Final quality verification

After packaging, chips undergo comprehensive testing to ensure proper functionality. This final verification step catches any problems before products reach customers.

Testing procedures

Performance testing:

• Chips get tested under various voltage conditions
• Different electrical signal patterns verify correct operation
• Temperature testing ensures reliability across operating ranges

Data collection and analysis:

• Testing generates detailed performance data
• Engineers analyse results to identify any defects
• Feedback helps improve manufacturing and assembly processes

Product identification

Once testing confirms functionality:

• The chip name gets printed on the package
• Manufacturing date and location information gets added
• Product specifications and serial numbers get included
• This traceability helps with quality control and customer support

The comprehensive testing ensures customers receive reliable products that meet their performance requirements.

Future developments in semiconductor production

Industry innovation focus

Semiconductor manufacturing continues evolving towards more sustainable and efficient production methods. Companies invest heavily in developing new techniques that reduce environmental impact while improving performance.

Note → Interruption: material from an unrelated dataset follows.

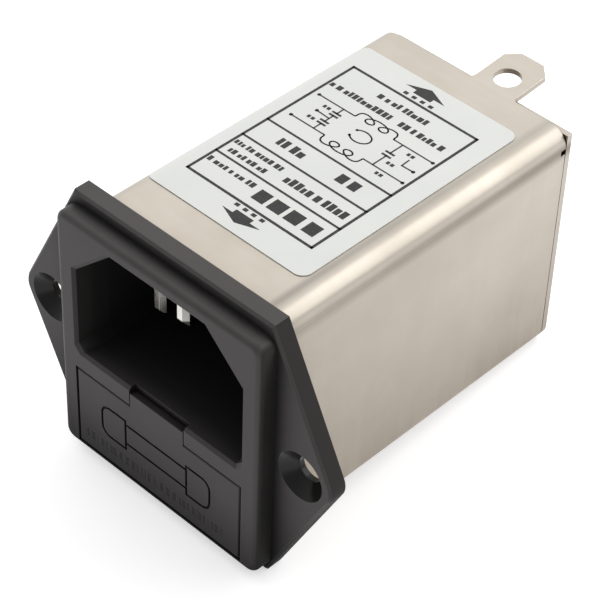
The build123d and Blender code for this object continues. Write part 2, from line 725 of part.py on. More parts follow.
# Earth strap: grips the earth pin behind the recess and lies against the cover
strap_foot_z = earth_pin_z - pin_h / 2 - strap_below_pin
with BuildPart() as earth_strap:
    with BuildSketch(Plane.YZ.offset(-strap_w / 2)):
        with Locations((cup_end_y + strap_t / 2, (strap_foot_z + cover_under_z) / 2)):
            Rectangle(strap_t, cover_under_z - strap_foot_z)
        with Locations(((cup_end_y + board_y) / 2, cover_under_z - strap_t / 2)):
            Rectangle(board_y - cup_end_y, strap_t)
    extrude(amount=strap_w)
    with BuildSketch(Plane.XZ.offset(-cup_end_y)):
        with Locations((0, earth_pin_z)):
            Rectangle(pin_w, pin_h)
    extrude(amount=-strap_t, mode=Mode.SUBTRACT)
earth_strap.part.label = "earth_strap"
export_step(earth_strap.part, "parts/earth_strap.step")

# Insulation liner: thin sleeve between the parts and the can
liner_front_y = board_back_y + liner_front_gap
liner_w = can_w - 2 * side_t - 2 * liner_gap
liner_top_z = cover_under_z - liner_gap
liner_bottom_z = can_bottom_z + side_t + liner_gap
with BuildPart() as insulation_liner:
    with BuildSketch(Plane.XZ.offset(-liner_front_y)):
        with Locations((can_mid_x, (liner_top_z + liner_bottom_z) / 2)):
            RectangleRounded(liner_w, liner_top_z - liner_bottom_z, inner_corner_r)
            RectangleRounded(
                liner_w - 2 * liner_t,
                liner_top_z - liner_bottom_z - 2 * liner_t,
                inner_corner_r - liner_t,
                mode=Mode.SUBTRACT,
            )
    extrude(amount=-(rear_in_y - liner_gap - liner_front_y))
insulation_liner.part.label = "insulation_liner"
export_step(insulation_liner.part, "parts/insulation_liner.step")

# Terminal block: passes through the rear plate, its rim lies on the outside
with BuildPart() as terminal_block:
    with BuildSketch(Plane.XZ.offset(-(rear_in_y - block_depth))):
        with Locations((can_mid_x, 0)):
            Rectangle(block_w, block_h)
    extrude(amount=-(block_depth + rear_t))
    with BuildSketch(Plane.XZ.offset(-can_len)):
        with Locations((can_mid_x, 0)):
            RectangleRounded(block_w + 2 * block_rim, block_h + 2 * block_rim, block_rim)
    extrude(amount=-block_rim_t)
    with BuildSketch(Plane.XZ.offset(-(rear_in_y - block_depth))):
        with Locations((can_mid_x - tab_spacing / 2, 0), (can_mid_x + tab_spacing / 2, 0)):
            Rectangle(blade_t, blade_w)
    extrude(amount=-(block_depth + rear_t + block_rim_t), mode=Mode.SUBTRACT)
terminal_block.part.label = "terminal_block"
export_step(terminal_block.part, "parts/terminal_block.step")

# Output blades: flat push-on terminals with a hole near the end
blade_in_y = rear_in_y - block_depth - blade_tail
blade_end_y = can_len + blade_out
with BuildPart() as load_tab_line:
    with BuildSketch(Plane.YZ.offset(can_mid_x - tab_spacing / 2 - blade_t / 2)):
        with Locations(((blade_in_y + blade_end_y) / 2, 0)):
            Rectangle(blade_end_y - blade_in_y, blade_w)
    extrude(amount=blade_t)
    chamfer(load_tab_line.edges().filter_by(Axis.X).group_by(Axis.Y)[-1], length=blade_corner)
    with BuildSketch(Plane.YZ.offset(can_mid_x - tab_spacing / 2 - blade_t / 2)):
        with Locations((blade_end_y - blade_hole_from_end, 0)):
            Circle(blade_hole_d / 2)
    extrude(amount=blade_t, mode=Mode.SUBTRACT)
load_tab_line.part.label = "load_tab_line"
export_step(load_tab_line.part, "parts/load_tab_line.step")

with BuildPart() as load_tab_neutral:
    with BuildSketch(Plane.YZ.offset(can_mid_x + tab_spacing / 2 - blade_t / 2)):
        with Locations(((blade_in_y + blade_end_y) / 2, 0)):
            Rectangle(blade_end_y - blade_in_y, blade_w)
    extrude(amount=blade_t)
    chamfer(load_tab_neutral.edges().filter_by(Axis.X).group_by(Axis.Y)[-1], length=blade_corner)
    with BuildSketch(Plane.YZ.offset(can_mid_x + tab_spacing / 2 - blade_t / 2)):
        with Locations((blade_end_y - blade_hole_from_end, 0)):
            Circle(blade_hole_d / 2)
    extrude(amount=blade_t, mode=Mode.SUBTRACT)
load_tab_neutral.part.label = "load_tab_neutral"
export_step(load_tab_neutral.part, "parts/load_tab_neutral.step")

# Insulated leads from the card to the output blades
lead_bend_y = winding_end_y + lead_run_past
lead_z = plug_top_z - lead_top_gap
lead_left_x = can_mid_x - plug_w / 2 + lead_side_gap
lead_right_x = can_mid_x + plug_w / 2 - lead_side_gap
with BuildPart() as lead_line:
    with BuildLine() as lead_line_path:
        FilletPolyline(
            (lead_left_x, board_back_y, lead_z),
            (lead_left_x, lead_bend_y, lead_z),
            (can_mid_x - tab_spacing / 2, blade_in_y - lead_last_run, 0),
            (can_mid_x - tab_spacing / 2, blade_in_y, 0),
            radius=lead_bend_r,
        )
    with BuildSketch(Plane.XZ.offset(-board_back_y)):
        with Locations((lead_left_x, lead_z)):
            Circle(lead_d / 2)
    sweep(path=lead_line_path.wire())
lead_line.part.label = "lead_line"
export_step(lead_line.part, "parts/lead_line.step")

with BuildPart() as lead_neutral:
    with BuildLine() as lead_neutral_path:
        FilletPolyline(
            (lead_right_x, board_back_y, lead_z),
            (lead_right_x, lead_bend_y, lead_z),
            (can_mid_x + tab_spacing / 2, blade_in_y - lead_last_run, 0),
            (can_mid_x + tab_spacing / 2, blade_in_y, 0),
            radius=lead_bend_r,
        )
    with BuildSketch(Plane.XZ.offset(-board_back_y)):
        with Locations((lead_right_x, lead_z)):
            Circle(lead_d / 2)
    sweep(path=lead_neutral_path.wire())
lead_neutral.part.label = "lead_neutral"
export_step(lead_neutral.part, "parts/lead_neutral.step")
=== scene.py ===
import random
from math import cos, pi, radians, sin

import bmesh
import bpy
from mathutils import Matrix, Vector


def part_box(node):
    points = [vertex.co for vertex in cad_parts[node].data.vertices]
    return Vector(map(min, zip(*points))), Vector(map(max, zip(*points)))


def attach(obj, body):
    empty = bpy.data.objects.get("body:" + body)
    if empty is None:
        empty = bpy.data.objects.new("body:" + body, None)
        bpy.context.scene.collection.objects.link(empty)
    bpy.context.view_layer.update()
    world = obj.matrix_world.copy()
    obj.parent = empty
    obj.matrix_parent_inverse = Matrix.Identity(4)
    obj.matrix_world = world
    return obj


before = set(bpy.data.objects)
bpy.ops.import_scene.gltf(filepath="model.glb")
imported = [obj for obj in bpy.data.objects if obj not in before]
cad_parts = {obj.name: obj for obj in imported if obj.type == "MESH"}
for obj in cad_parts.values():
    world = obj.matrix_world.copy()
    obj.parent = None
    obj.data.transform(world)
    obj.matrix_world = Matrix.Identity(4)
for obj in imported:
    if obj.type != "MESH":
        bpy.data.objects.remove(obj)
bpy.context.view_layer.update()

mm = 0.001


# Inlet housing: one black thermoplastic moulding with a fine spark-eroded grain.
# It has the flange, the bezel, the plug recess and the drawer's bay, and its edges are
# painted lighter as a painted highlight.
def add_socket(group, name, way, kind, value=None):
    socket = group.interface.new_socket(name=name, in_out=way, socket_type=kind)
    if value is not None:
        socket.default_value = value


def make_soft_edge_group():
    """Shading normal that rounds hard edges, and a mask that is 1 on them."""
    group = bpy.data.node_groups.new("soft_edge", "ShaderNodeTree")
    add_socket(group, "Radius", "INPUT", "NodeSocketFloat", 0.0002)
    add_socket(group, "Spread", "INPUT", "NodeSocketFloat", 6.0)
    add_socket(group, "Normal", "OUTPUT", "NodeSocketVector")
    add_socket(group, "Mask", "OUTPUT", "NodeSocketFloat")
    nodes = group.nodes
    links = group.links
    inputs = nodes.new("NodeGroupInput")
    outputs = nodes.new("NodeGroupOutput")
    bevel = nodes.new("ShaderNodeBevel")
    bevel.samples = 6
    geometry = nodes.new("ShaderNodeNewGeometry")
    compare = nodes.new("ShaderNodeVectorMath")
    compare.operation = "DOT_PRODUCT"
    away = nodes.new("ShaderNodeMath")
    away.operation = "SUBTRACT"
    away.inputs[0].default_value = 1.0
    widen = nodes.new("ShaderNodeMath")
    widen.operation = "MULTIPLY"
    widen.use_clamp = True
    links.new(inputs.outputs["Radius"], bevel.inputs["Radius"])
    links.new(bevel.outputs["Normal"], compare.inputs[0])
    links.new(geometry.outputs["Normal"], compare.inputs[1])
    links.new(compare.outputs["Value"], away.inputs[1])
    links.new(away.outputs[0], widen.inputs[0])
    links.new(inputs.outputs["Spread"], widen.inputs[1])
    links.new(bevel.outputs["Normal"], outputs.inputs["Normal"])
    links.new(widen.outputs[0], outputs.inputs["Mask"])
    return group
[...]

Advanced manufacturing techniques

Cutting-edge technologies:

• High-K Metal Gate technology enables smaller, more efficient circuits
• Extreme Ultraviolet (EUV) lithography allows higher circuit density
• Advanced packaging techniques improve performance while reducing size

Sustainability initiatives:

• Development of more environmentally friendly manufacturing processes
• Improved energy efficiency in production facilities
• Reduced waste through better process control

These innovations help meet growing demand for more powerful, efficient semiconductor devices while addressing environmental concerns.